╭─ Records provided

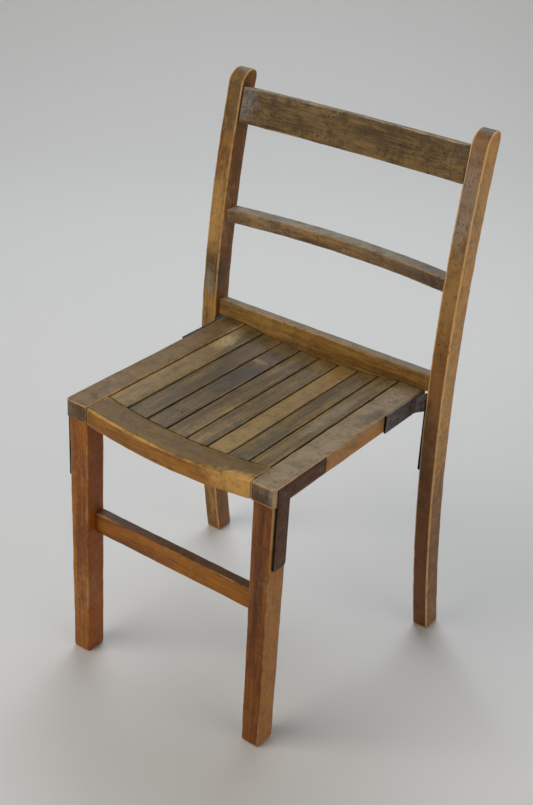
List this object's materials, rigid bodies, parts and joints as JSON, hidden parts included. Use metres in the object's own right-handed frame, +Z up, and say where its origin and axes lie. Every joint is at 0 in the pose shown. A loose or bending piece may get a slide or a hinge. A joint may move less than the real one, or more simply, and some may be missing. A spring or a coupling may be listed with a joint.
{
  "type": "dining chair",
  "caption": "Rigid wooden stacking chair with a dished slat seat, curved back posts, bowed back rails and flat steel corner brackets.",
  "frame": {"origin": "on the floor, in the middle of the chair's footprint", "axes": "+Z up, the chair faces -Y, +X is the right-hand side as seen from the front; left and right in node names are as seen from the front"},
  "size_m": [0.4658, 0.4424, 0.844],
  "materials": {
    "worn_top_wood": "worn stained hardwood, greyed, satin",
    "golden_wood": "worn varnished hardwood, golden brown, satin",
    "stained_wood": "red-brown stained and varnished hardwood, satin",
    "painted_steel": "dark brown painted flat steel, chipped",
    "screw_steel": "tarnished steel"
  },
  "bodies": {
    "root": {"side_rail_right": "worn_top_wood", "side_rail_left": "worn_top_wood", "seat_slat_1": "worn_top_wood", "seat_slat_2": "worn_top_wood", "seat_slat_3": "worn_top_wood", "seat_slat_4": "worn_top_wood", "seat_slat_5": "worn_top_wood", "seat_slat_6": "worn_top_wood", "seat_slat_7": "worn_top_wood", "seat_slat_8": "worn_top_wood", "mid_rail": "worn_top_wood", "front_rail": "golden_wood", "crest_rail": "golden_wood", "rear_bearer": "stained_wood", "front_leg_right": "stained_wood", "front_leg_left": "stained_wood", "front_stretcher": "stained_wood", "back_post_right": "stained_wood", "back_post_left": "stained_wood", "seat_back_rail": "stained_wood", "front_bracket_right": "painted_steel", "front_bracket_left": "painted_steel", "rear_bracket_right": "painted_steel", "rear_bracket_left": "painted_steel", "front_screw_1_right": "screw_steel", "front_screw_1_left": "screw_steel", "front_screw_2_right": "screw_steel", "front_screw_2_left": "screw_steel", "front_screw_3_right": "screw_steel", "front_screw_3_left": "screw_steel", "front_screw_4_right": "screw_steel", "front_screw_4_left": "screw_steel", "rear_screw_1_right": "screw_steel", "rear_screw_1_left": "screw_steel", "rear_screw_2_right": "screw_steel", "rear_screw_2_left": "screw_steel", "rear_screw_3_right": "screw_steel", "rear_screw_3_left": "screw_steel", "rear_screw_4_right": "screw_steel", "rear_screw_4_left": "screw_steel"}
  },
  "joints": []
}
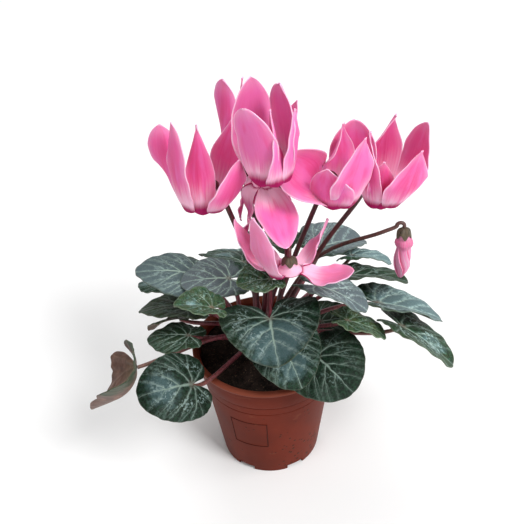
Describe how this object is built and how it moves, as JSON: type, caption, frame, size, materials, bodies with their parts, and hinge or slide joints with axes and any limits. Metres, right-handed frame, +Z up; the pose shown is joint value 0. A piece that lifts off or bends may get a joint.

╰─

[Exercise brief]: Repeat each record exactly, leaving nothing out.

[Written response]:
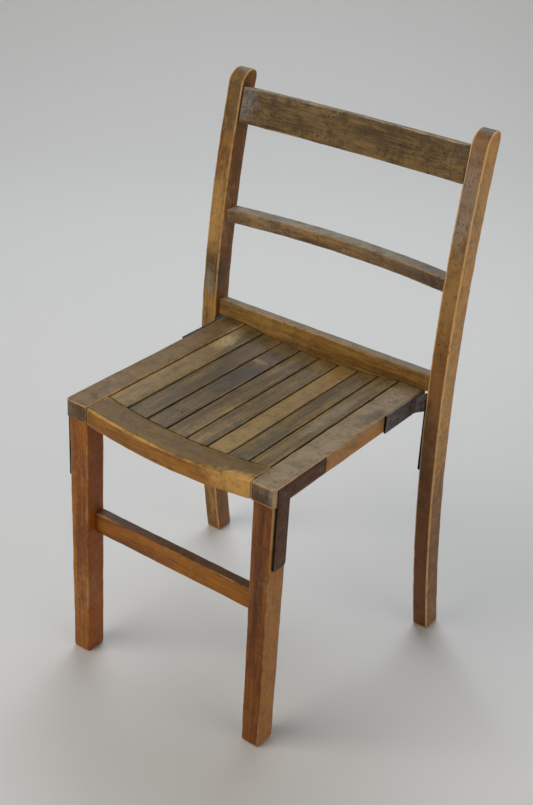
List this object's materials, rigid bodies, parts and joints as JSON, hidden parts included. Use metres in the object's own right-handed frame, +Z up, and say where its origin and axes lie. Every joint is at 0 in the pose shown. A loose or bending piece may get a slide or a hinge. A joint may move less than the real one, or more simply, and some may be missing. A spring or a coupling may be listed with a joint.
{
  "type": "dining chair",
  "caption": "Rigid wooden stacking chair with a dished slat seat, curved back posts, bowed back rails and flat steel corner brackets.",
  "frame": {"origin": "on the floor, in the middle of the chair's footprint", "axes": "+Z up, the chair faces -Y, +X is the right-hand side as seen from the front; left and right in node names are as seen from the front"},
  "size_m": [0.4658, 0.4424, 0.844],
  "materials": {
    "worn_top_wood": "worn stained hardwood, greyed, satin",
    "golden_wood": "worn varnished hardwood, golden brown, satin",
    "stained_wood": "red-brown stained and varnished hardwood, satin",
    "painted_steel": "dark brown painted flat steel, chipped",
    "screw_steel": "tarnished steel"
  },
  "bodies": {
    "root": {"side_rail_right": "worn_top_wood", "side_rail_left": "worn_top_wood", "seat_slat_1": "worn_top_wood", "seat_slat_2": "worn_top_wood", "seat_slat_3": "worn_top_wood", "seat_slat_4": "worn_top_wood", "seat_slat_5": "worn_top_wood", "seat_slat_6": "worn_top_wood", "seat_slat_7": "worn_top_wood", "seat_slat_8": "worn_top_wood", "mid_rail": "worn_top_wood", "front_rail": "golden_wood", "crest_rail": "golden_wood", "rear_bearer": "stained_wood", "front_leg_right": "stained_wood", "front_leg_left": "stained_wood", "front_stretcher": "stained_wood", "back_post_right": "stained_wood", "back_post_left": "stained_wood", "seat_back_rail": "stained_wood", "front_bracket_right": "painted_steel", "front_bracket_left": "painted_steel", "rear_bracket_right": "painted_steel", "rear_bracket_left": "painted_steel", "front_screw_1_right": "screw_steel", "front_screw_1_left": "screw_steel", "front_screw_2_right": "screw_steel", "front_screw_2_left": "screw_steel", "front_screw_3_right": "screw_steel", "front_screw_3_left": "screw_steel", "front_screw_4_right": "screw_steel", "front_screw_4_left": "screw_steel", "rear_screw_1_right": "screw_steel", "rear_screw_1_left": "screw_steel", "rear_screw_2_right": "screw_steel", "rear_screw_2_left": "screw_steel", "rear_screw_3_right": "screw_steel", "rear_screw_3_left": "screw_steel", "rear_screw_4_right": "screw_steel", "rear_screw_4_left": "screw_steel"}
  },
  "joints": []
}
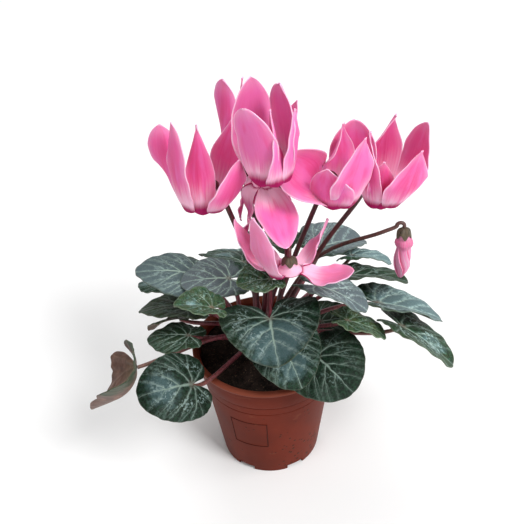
Describe how this object is built and how it moves, as JSON: type, caption, frame, size, materials, bodies with their parts, and hinge or slide joints with axes and any limits. Metres, right-handed frame, +Z up; the pose shown is joint value 0. A piece that lifts off or bends may get a joint.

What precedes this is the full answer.